A California Christmas, for example, recycles the “evil developer” trope—but also features a family struggling to pay the bills for a mother with chemotherapy. Let It Snow inventively combines young adult genre tropes with Christmas movie clichés. And the genre has grown to the point that there are meta-commentaries, like A Christmas Movie Christmas (two sisters wake up inside a Christmas movie and use their knowledge of the genre to find the true meaning of…you know) and the Emma Roberts vehicle Holidate, a raunchy send-up of the genre best described as the Deadpool of the Netflix Christmas Universe. (There’s a reason you won’t see that on the Hallmark Channel, by the way: Netflix is product-differentiating with jokes about blowjobs and getting high even while remaining within the familiar confines of the genre.)

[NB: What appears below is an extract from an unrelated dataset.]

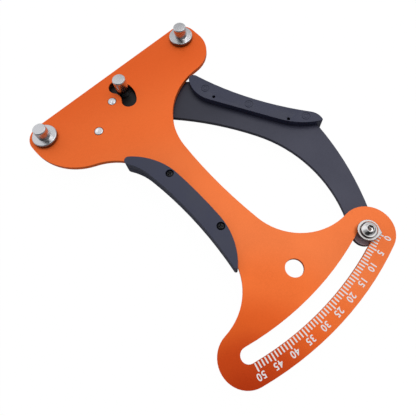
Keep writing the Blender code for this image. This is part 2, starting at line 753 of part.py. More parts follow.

Well, we’ve wandered a bit from the Peak Christmas Movie argument, but if you can tell, I’m actually building to it.
We’re at, or nearing, Peak Christmas Movie for the same reason we’re at, or nearing, Peak Television. All of the factors that are driving the combination of competition and investment in the streaming sector are pushing for more content have, as an unintended consequence, put Netflix and other platforms in competition with Hallmark, Lifetime, and other channels. The streaming services have to beat each other and deliver a bundle that can replace the channels’ demographic hold. The channels, by contrast, are going hard for every last ad dollar they can, and specializing in ever-more-finely defined niches to do so.
Eventually, this won’t be able to hold. Eventually, cable channels will get squeezed out and households will get tired of streaming subscriptions (at the moment, my household subscribes to five, a number that will go down when I cancel my Hallmark subscription in a few days). And that means that eventually Christmas movies will be produced in the low dozens, or even single digits, rather than in the high dozens or low three digits as in the past few years.
What I’m Reading
This week, I’ve been reading Eri Hotta’s Japan 1941: Countdown to Infamy. (It’s seasonal—it’s about December!)
Hotta presents a fascinating, blow-by-blow account of Japan’s sleepwalking into war. The attack on Pearl Harbor was far from preordained. It came not from a masterstroke or even a conscious gamble but from a game of chicken within the Japanese regime (it’s too complex to refer to it as a “government”) in which neither the army nor the navy nor the civilians wanted to take the blame for reaching a negotiated settlement with the United States. Such a settlement would inevitably involve withdrawing from Indochina, China, and elsewhere—an unbearable humiliation. That neither the emperor nor the U.S. government was able to bolster the prospects for a peaceful settlement contributed to the calamity, but Hotta makes clear that it was the weakness and confusion of Prime Minister Konoe and his successor Tojo that led to Japan’s embarking on a suicidal path. Highly recommended.